# [INSTRUCTIONS FOR THE TASK]
Copy each line that holds "import".

# [DATA SEGMENT]
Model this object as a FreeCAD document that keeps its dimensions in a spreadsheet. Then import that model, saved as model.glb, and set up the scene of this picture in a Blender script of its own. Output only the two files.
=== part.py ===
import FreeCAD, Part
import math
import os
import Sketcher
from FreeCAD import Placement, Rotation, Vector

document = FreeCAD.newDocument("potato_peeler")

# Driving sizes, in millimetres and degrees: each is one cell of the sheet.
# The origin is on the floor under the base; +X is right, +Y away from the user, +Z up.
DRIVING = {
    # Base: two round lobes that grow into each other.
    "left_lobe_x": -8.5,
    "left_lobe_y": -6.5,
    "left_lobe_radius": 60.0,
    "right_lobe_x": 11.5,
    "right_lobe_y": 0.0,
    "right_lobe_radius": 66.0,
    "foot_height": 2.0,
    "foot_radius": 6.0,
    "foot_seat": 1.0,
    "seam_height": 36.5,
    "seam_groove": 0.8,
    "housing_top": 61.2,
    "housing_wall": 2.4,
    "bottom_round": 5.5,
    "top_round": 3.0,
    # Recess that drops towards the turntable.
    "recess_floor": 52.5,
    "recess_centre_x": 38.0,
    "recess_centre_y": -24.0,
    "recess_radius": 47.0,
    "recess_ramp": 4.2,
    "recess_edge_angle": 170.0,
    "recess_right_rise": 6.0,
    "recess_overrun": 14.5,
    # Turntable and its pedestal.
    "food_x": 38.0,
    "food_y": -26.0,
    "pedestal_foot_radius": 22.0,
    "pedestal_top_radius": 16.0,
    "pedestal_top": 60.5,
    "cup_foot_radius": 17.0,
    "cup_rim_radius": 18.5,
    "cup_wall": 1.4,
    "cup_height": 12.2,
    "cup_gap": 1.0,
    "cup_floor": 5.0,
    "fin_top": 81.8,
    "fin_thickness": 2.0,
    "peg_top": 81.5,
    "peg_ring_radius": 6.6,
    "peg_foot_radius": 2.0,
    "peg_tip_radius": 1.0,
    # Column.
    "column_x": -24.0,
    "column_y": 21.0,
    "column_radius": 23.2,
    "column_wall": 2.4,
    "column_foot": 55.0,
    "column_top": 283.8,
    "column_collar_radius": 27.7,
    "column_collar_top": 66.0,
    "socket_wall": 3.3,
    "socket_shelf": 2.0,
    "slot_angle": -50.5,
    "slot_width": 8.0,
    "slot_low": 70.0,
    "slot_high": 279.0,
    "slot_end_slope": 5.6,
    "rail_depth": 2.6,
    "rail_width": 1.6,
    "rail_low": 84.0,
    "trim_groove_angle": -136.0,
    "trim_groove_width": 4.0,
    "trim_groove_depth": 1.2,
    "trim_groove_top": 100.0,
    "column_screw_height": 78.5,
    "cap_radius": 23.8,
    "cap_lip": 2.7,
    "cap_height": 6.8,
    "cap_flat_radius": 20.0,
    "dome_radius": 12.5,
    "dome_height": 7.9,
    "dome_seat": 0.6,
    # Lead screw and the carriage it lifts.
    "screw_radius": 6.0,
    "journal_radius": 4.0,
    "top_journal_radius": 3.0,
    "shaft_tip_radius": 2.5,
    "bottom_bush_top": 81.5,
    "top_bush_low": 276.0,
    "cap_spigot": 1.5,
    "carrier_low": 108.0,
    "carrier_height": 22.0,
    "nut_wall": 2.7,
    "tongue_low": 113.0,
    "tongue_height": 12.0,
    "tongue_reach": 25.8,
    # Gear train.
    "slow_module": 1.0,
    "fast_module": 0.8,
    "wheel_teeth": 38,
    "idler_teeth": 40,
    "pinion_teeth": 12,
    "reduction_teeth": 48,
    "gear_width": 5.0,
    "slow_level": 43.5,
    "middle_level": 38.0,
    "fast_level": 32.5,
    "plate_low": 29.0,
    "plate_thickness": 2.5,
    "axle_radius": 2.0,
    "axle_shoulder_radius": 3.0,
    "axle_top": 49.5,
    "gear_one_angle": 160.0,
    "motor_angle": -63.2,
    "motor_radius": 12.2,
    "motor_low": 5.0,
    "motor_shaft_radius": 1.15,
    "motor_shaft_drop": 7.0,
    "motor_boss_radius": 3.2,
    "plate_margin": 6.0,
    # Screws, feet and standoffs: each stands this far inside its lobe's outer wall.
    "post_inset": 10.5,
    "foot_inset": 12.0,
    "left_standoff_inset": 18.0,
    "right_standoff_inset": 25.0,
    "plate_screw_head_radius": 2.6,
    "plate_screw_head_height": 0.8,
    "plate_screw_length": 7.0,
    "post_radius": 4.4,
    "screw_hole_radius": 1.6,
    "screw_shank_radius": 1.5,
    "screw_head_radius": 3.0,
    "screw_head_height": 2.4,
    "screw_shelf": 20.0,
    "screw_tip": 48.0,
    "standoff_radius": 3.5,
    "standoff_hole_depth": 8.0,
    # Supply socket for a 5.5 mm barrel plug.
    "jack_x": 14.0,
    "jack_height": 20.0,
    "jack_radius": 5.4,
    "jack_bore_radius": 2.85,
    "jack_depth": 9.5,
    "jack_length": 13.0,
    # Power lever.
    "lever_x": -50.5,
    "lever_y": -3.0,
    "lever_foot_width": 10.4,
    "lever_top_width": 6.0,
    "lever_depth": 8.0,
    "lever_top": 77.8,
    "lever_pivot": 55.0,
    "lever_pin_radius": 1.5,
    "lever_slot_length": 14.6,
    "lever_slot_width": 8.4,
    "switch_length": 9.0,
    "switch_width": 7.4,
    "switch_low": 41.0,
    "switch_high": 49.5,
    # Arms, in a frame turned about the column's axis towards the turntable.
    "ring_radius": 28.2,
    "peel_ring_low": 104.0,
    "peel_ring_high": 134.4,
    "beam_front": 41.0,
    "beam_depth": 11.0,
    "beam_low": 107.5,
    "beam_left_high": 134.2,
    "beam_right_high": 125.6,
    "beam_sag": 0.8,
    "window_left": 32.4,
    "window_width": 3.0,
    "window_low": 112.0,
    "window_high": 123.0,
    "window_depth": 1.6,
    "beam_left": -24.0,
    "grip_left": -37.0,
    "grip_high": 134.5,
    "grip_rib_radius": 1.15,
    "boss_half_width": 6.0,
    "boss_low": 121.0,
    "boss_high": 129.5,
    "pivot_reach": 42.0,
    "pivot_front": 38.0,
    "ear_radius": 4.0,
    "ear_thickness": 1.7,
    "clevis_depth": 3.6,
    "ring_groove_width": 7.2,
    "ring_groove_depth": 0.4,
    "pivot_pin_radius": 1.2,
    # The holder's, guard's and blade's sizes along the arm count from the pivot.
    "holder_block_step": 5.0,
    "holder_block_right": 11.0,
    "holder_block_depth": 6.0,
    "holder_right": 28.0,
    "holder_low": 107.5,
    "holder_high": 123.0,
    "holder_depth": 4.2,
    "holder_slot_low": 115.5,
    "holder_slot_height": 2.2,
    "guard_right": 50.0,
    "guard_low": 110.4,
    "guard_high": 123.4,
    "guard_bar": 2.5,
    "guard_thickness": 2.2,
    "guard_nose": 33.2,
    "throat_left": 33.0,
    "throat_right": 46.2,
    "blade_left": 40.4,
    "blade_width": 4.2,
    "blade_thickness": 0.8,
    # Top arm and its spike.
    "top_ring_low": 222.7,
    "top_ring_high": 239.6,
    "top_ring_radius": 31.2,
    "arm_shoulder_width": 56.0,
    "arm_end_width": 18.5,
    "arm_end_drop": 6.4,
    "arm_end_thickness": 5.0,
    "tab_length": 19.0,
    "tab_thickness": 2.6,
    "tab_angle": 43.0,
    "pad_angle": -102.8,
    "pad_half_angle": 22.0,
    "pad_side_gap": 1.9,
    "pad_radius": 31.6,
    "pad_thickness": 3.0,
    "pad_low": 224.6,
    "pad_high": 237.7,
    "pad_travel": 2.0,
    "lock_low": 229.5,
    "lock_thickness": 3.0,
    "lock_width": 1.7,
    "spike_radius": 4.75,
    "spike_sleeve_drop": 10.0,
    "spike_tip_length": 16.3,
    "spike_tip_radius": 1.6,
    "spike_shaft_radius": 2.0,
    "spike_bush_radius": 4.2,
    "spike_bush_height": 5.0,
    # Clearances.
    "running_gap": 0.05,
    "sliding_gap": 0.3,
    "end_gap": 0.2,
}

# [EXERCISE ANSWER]
Model this object as a FreeCAD document that keeps its dimensions in a spreadsheet. Then import that model, saved as model.glb, and set up the scene of this picture in a Blender script of its own. Output only the two files.
import FreeCAD, Part
import math
import os
import Sketcher
from FreeCAD import Placement, Rotation, Vector